Set down the material once more, exactly as it appears.

* _Source data_
## begin
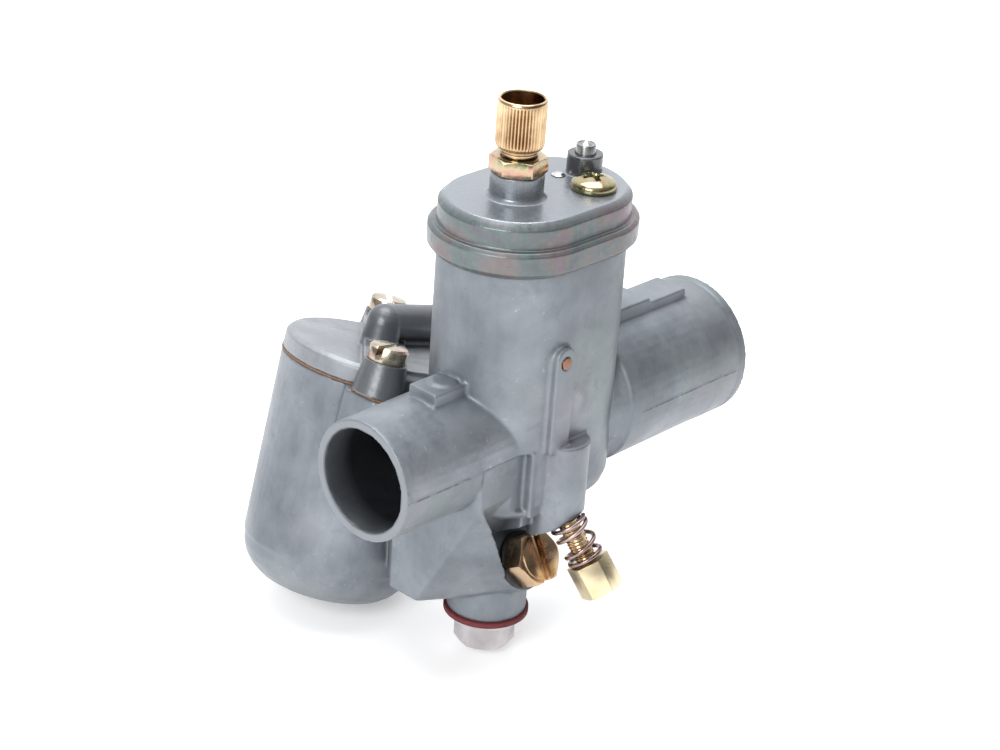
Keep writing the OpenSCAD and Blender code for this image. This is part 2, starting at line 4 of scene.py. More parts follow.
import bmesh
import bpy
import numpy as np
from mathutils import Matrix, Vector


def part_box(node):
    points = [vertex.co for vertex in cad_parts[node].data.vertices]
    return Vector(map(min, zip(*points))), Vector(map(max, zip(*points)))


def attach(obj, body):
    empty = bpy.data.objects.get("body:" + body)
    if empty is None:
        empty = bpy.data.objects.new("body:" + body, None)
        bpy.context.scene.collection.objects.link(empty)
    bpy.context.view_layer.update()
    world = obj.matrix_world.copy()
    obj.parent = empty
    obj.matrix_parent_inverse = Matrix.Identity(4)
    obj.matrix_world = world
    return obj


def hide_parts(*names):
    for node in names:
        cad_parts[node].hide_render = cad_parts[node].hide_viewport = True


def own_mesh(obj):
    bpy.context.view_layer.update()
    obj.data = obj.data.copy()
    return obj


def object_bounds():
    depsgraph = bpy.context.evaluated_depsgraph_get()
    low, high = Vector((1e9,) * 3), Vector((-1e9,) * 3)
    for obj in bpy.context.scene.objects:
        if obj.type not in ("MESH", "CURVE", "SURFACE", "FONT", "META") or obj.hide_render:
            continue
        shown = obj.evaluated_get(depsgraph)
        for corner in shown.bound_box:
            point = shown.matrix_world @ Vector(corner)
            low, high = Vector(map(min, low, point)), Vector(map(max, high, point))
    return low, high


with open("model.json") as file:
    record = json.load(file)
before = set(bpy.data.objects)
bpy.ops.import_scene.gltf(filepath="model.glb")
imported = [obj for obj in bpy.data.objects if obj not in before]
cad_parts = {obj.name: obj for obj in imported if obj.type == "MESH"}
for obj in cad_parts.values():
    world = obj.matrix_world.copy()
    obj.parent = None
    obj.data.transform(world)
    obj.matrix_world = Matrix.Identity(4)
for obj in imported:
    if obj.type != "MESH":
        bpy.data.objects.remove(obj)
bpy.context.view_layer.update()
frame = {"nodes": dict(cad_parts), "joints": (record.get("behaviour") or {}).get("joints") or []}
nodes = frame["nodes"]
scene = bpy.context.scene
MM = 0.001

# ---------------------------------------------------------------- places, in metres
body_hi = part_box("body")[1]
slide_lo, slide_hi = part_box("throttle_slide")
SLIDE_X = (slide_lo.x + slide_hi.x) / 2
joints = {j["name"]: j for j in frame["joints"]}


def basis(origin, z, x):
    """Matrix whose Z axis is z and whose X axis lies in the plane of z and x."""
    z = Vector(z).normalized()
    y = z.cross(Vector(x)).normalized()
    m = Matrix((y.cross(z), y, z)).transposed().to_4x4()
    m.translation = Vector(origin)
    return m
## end
* _Complete output_
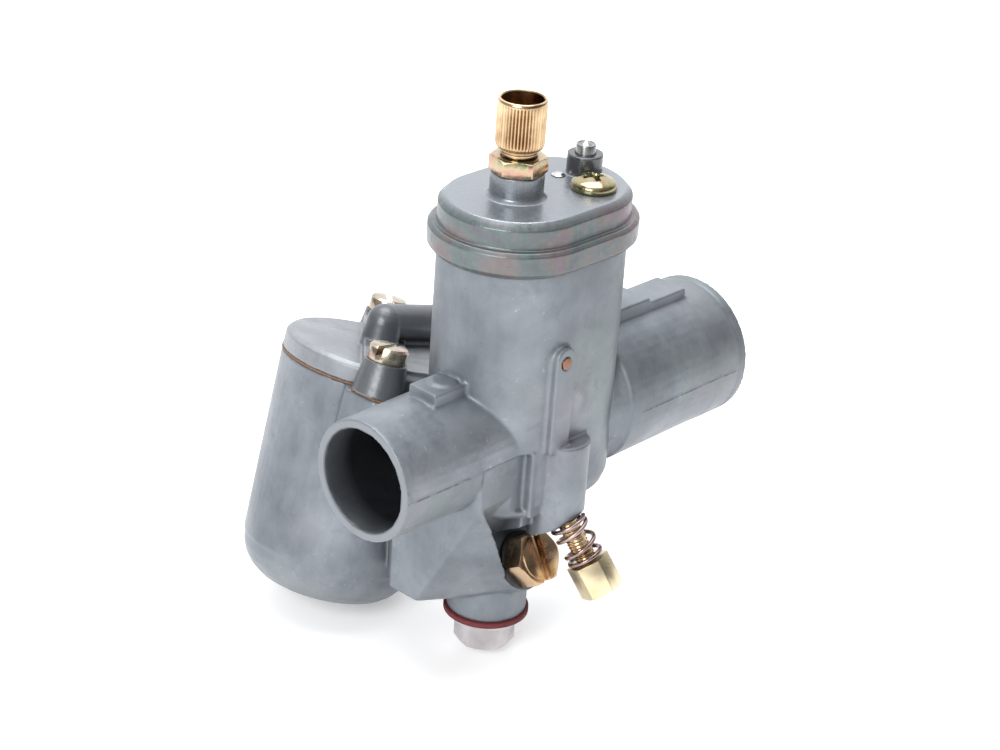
Keep writing the OpenSCAD and Blender code for this image. This is part 2, starting at line 4 of scene.py. More parts follow.
import bmesh
import bpy
import numpy as np
from mathutils import Matrix, Vector


def part_box(node):
    points = [vertex.co for vertex in cad_parts[node].data.vertices]
    return Vector(map(min, zip(*points))), Vector(map(max, zip(*points)))


def attach(obj, body):
    empty = bpy.data.objects.get("body:" + body)
    if empty is None:
        empty = bpy.data.objects.new("body:" + body, None)
        bpy.context.scene.collection.objects.link(empty)
    bpy.context.view_layer.update()
    world = obj.matrix_world.copy()
    obj.parent = empty
    obj.matrix_parent_inverse = Matrix.Identity(4)
    obj.matrix_world = world
    return obj


def hide_parts(*names):
    for node in names:
        cad_parts[node].hide_render = cad_parts[node].hide_viewport = True


def own_mesh(obj):
    bpy.context.view_layer.update()
    obj.data = obj.data.copy()
    return obj


def object_bounds():
    depsgraph = bpy.context.evaluated_depsgraph_get()
    low, high = Vector((1e9,) * 3), Vector((-1e9,) * 3)
    for obj in bpy.context.scene.objects:
        if obj.type not in ("MESH", "CURVE", "SURFACE", "FONT", "META") or obj.hide_render:
            continue
        shown = obj.evaluated_get(depsgraph)
        for corner in shown.bound_box:
            point = shown.matrix_world @ Vector(corner)
            low, high = Vector(map(min, low, point)), Vector(map(max, high, point))
    return low, high


with open("model.json") as file:
    record = json.load(file)
before = set(bpy.data.objects)
bpy.ops.import_scene.gltf(filepath="model.glb")
imported = [obj for obj in bpy.data.objects if obj not in before]
cad_parts = {obj.name: obj for obj in imported if obj.type == "MESH"}
for obj in cad_parts.values():
    world = obj.matrix_world.copy()
    obj.parent = None
    obj.data.transform(world)
    obj.matrix_world = Matrix.Identity(4)
for obj in imported:
    if obj.type != "MESH":
        bpy.data.objects.remove(obj)
bpy.context.view_layer.update()
frame = {"nodes": dict(cad_parts), "joints": (record.get("behaviour") or {}).get("joints") or []}
nodes = frame["nodes"]
scene = bpy.context.scene
MM = 0.001

# ---------------------------------------------------------------- places, in metres
body_hi = part_box("body")[1]
slide_lo, slide_hi = part_box("throttle_slide")
SLIDE_X = (slide_lo.x + slide_hi.x) / 2
joints = {j["name"]: j for j in frame["joints"]}


def basis(origin, z, x):
    """Matrix whose Z axis is z and whose X axis lies in the plane of z and x."""
    z = Vector(z).normalized()
    y = z.cross(Vector(x)).normalized()
    m = Matrix((y.cross(z), y, z)).transposed().to_4x4()
    m.translation = Vector(origin)
    return m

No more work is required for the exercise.